The Board’s expectations for FY26 are unchanged and point to “modest growth” consistent with current market expectations. The RNS cites consensus of £82m revenue and £13m adjusted EBITDA for FY26. That implies flat revenue versus FY25 guidance and a small uptick in EBITDA, so any growth is likely to be margin or mix-driven rather than top-line expansion.
Against that, Tracsis points to a large installed base with recurring revenues, a confirmed FY26 orderbook, and a pipeline of rail technology solutions. The company expects run-rate activity levels consistent with FY25.
With £23.4m cash at year-end and a new £35m RCF, Tracsis has meaningful balance sheet flexibility. Management explicitly frames this as support for strategic investment in new product development and targeted M&A, alongside organic growth. If rail procurement remains slow, having the ability to invest in software platforms and diversify geographically could be a useful hedge.
This looks like a steady year with prudent guidance. Revenue edged up and EBITDA was marginally lower year-on-year, but the story under the bonnet is a gradual shift toward higher-quality, recurring and transactional software revenue. Based on disclosed figures, adjusted EBITDA margin is roughly 15.4% in FY25 (FY24: c.15.8%), so incremental product mix improvements are important to nudge margins higher.

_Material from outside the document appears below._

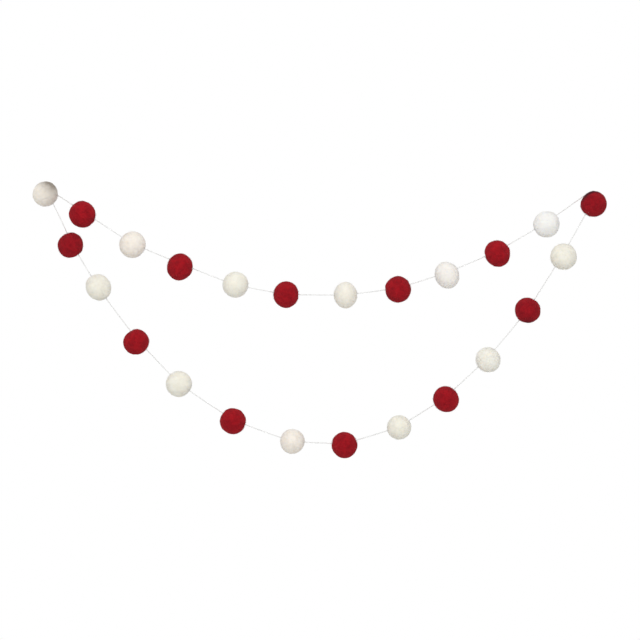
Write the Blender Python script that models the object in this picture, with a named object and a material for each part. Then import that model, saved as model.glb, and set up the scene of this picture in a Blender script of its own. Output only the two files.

The new £35m facility, on top of rising cash, signals intent to keep investing through the cycle. If UK rail procurement remains elongated, Tracsis still has levers: international diversification, product innovation and bolt-on acquisitions. The DPAYG trials could be a near-term catalyst if they translate into broader adoption.
| Metric | FY25 (guidance) | FY24 |
|---|---|---|
| Revenue | c.£82.0m | £81.0m |
| Adjusted EBITDA | c.£12.6m | £12.8m |
| Year-end cash | £23.4m | £19.8m |
| Share buyback | £3.0m completed in H2 | Not disclosed |
| New revolving credit facility | £35m, to July 2028 (option to extend to July 2030) | Not applicable |
| FY26 consensus | £82m revenue, £13m adjusted EBITDA | Not applicable |
New CEO David Frost flags improved H2 execution and the group’s deep technical expertise across the UK, Ireland and North America. The emphasis is on growing higher-margin recurring revenues and expanding internationally through both acquisition and new products. That fits squarely with the cash and RCF position and the company’s strategy to build scalable application software platforms.
Tracsis is navigating a tricky UK rail backdrop with a sensible focus on software-led, recurring revenues and disciplined execution. FY25 lands where expected, H2 was better, and FY26 is set up for modest progress. With £23.4m cash and a new £35m facility, the group has the tools to keep investing for long-term growth while the rail market catches up.